An updated version of the Moderna Covid-19 vaccine generates a strong immune response against the Omicron BA.4 and BA.5 variants, the company has announced.
The bivalent version of the mRNA vaccine has been designed to target both the original and Omicron strains.
In a statement, Moderna said that a month after giving the updated jab to previously vaccinated and boosted participants, a 50µg booster dose produced ‘potent neutralising antibody responses’ against the Omicron subvariants BA.4 and BA.5 in all participants regardless of prior infection.puls
The response was weaker against BA.4 and BA.5 than tests had shown against the BA.1 Omicron variant it had been produced to target, but the data suggests the updated vaccine could generate protection against Omicron variants in general.
Stéphane Bancel, chief executive officer of Moderna said they would be looking to seek approval for the vaccine for autumn boosters.
‘We will submit these data to regulators urgently and are preparing to supply our next generation bivalent booster starting in August, ahead of a potential rise in SARS-CoV-2 infections due to Omicron subvariants in the early fall.’
NHS England has just set out initial plans for an autumn booster campaign after recommendations in May from the Joint Committee on Vaccination and Immunisation that vaccines should be offered for some at risk groups and frontline healthcare workers.
Professor Penny Ward, visiting professor in pharmaceutical medicine at King’s College London, said the announcement from Moderna was very timely given the early indications of a possible new wave of Covid.
‘The data suggest that the bivalent booster might confer greater protection against the BA.4 and BA.5 Omicron strains than readministering the original vaccine to increase protection across the population.

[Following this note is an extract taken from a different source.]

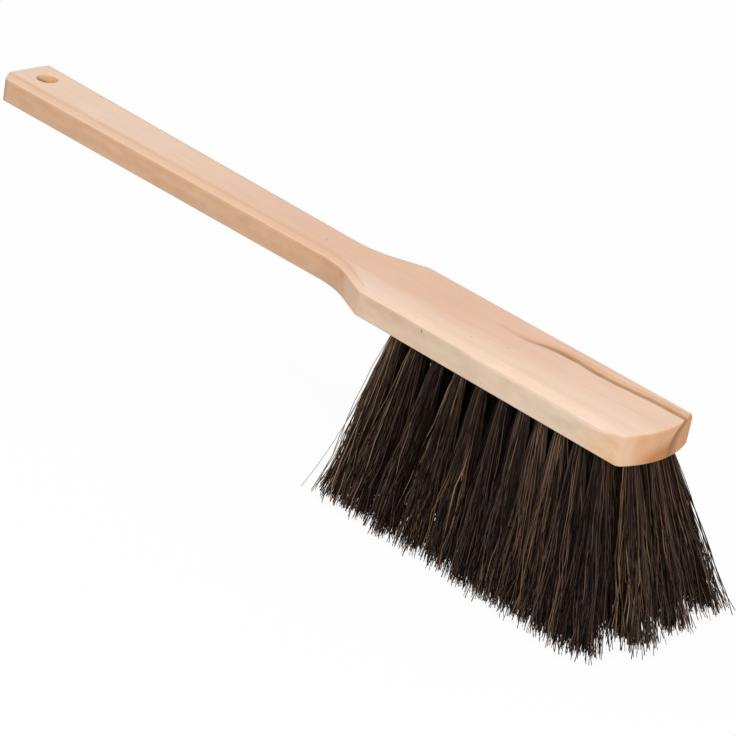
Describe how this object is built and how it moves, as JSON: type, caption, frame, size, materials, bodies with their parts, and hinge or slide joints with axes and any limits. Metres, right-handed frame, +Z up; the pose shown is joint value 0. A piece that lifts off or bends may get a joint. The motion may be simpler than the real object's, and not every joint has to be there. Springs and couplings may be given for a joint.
{
  "type": "hand broom",
  "caption": "Beech hand broom: tapered flat handle with a hanging hole, chamfered block, and rows of dark bristle tufts that fan out to flat-trimmed tips",
  "frame": {"origin": "under the middle of the bounding box, on the plane of the bristle tips", "axes": "+X along the handle towards the nose of the block, +Z up from the bristle tips to the board, Y across the board"},
  "size_m": [0.483, 0.1076, 0.102],
  "materials": {
    "beech": "raw planed and sanded beech, no lacquer, short dark ray flecks, matt",
    "bristle": "dark brown plant fibre with a few lighter strands, slight sheen along each strand"
  },
  "bodies": {
    "root": {"beech_body": "beech", "tuft_1_01": "bristle", "tuft_1_02": "bristle", "tuft_1_03": "bristle", "tuft_1_04": "bristle", "tuft_1_05": "bristle", "tuft_1_06": "bristle", "tuft_1_07": "bristle", "tuft_1_08": "bristle", "tuft_1_09": "bristle", "tuft_1_10": "bristle", "tuft_1_11": "bristle", "tuft_2_01": "bristle", "tuft_2_02": "bristle", "tuft_2_03": "bristle", "tuft_2_04": "bristle", "tuft_2_05": "bristle", "tuft_2_06": "bristle", "tuft_2_07": "bristle", "tuft_2_08": "bristle", "tuft_2_09": "bristle", "tuft_2_10": "bristle", "tuft_2_11": "bristle", "tuft_2_12": "bristle", "tuft_3_01": "bristle", "tuft_3_02": "bristle", "tuft_3_03": "bristle", "tuft_3_04": "bristle", "tuft_3_05": "bristle", "tuft_3_06": "bristle", "tuft_3_07": "bristle", "tuft_3_08": "bristle", "tuft_3_09": "bristle", "tuft_3_10": "bristle", "tuft_3_11": "bristle", "tuft_3_12": "bristle", "tuft_4_01": "bristle", "tuft_4_02": "bristle", "tuft_4_03": "bristle", "tuft_4_04": "bristle", "tuft_4_05": "bristle", "tuft_4_06": "bristle", "tuft_4_07": "bristle", "tuft_4_08": "bristle", "tuft_4_09": "bristle", "tuft_4_10": "bristle", "tuft_4_11": "bristle"}
  },
  "joints": []
}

‘Although the information is based on antibody levels, the companies comment that similar levels of antibody protected against clinical illness caused by other strains is the first suggestion of an emerging “immune correlate” of protection, although it is hoped that this ongoing study is also assessing rates of clinical illness as well as antibody responses.’
She added that earlier data suggested the new mixed vaccine should be well tolerated but it would be helpful to see the full publication of data.
‘As we head towards the autumn with Omicron variants dominating the Covid infection landscape, it certainly makes sense to consider use of this new bivalent vaccine, if available, for the UK autumn Covid booster campaign.’
It comes as the US biotech company announced it would build the UK’s first research and manufacturing centre for mRNA vaccines.
Construction is expected to start later this year, the Government said ensuring the ability to ramp up production rapidly in the event of a future pandemics.
Health and social sare Secretary Sajid Javid said the centre would have the potential to unlock the next generation of cutting-edge vaccines to fight diseases such as Covid-19, seasonal flu and RSV.
‘mRNA is a truly transformational technology and we have seen its life-saving power during the pandemic. Thanks to this new deal, NHS patients will benefit from scientific breakthroughs and the new state-of-the-art manufacturing centre will boost our ability to respond to the next pandemic by ensuring we’re able to produce vaccines rapidly on our own shores.’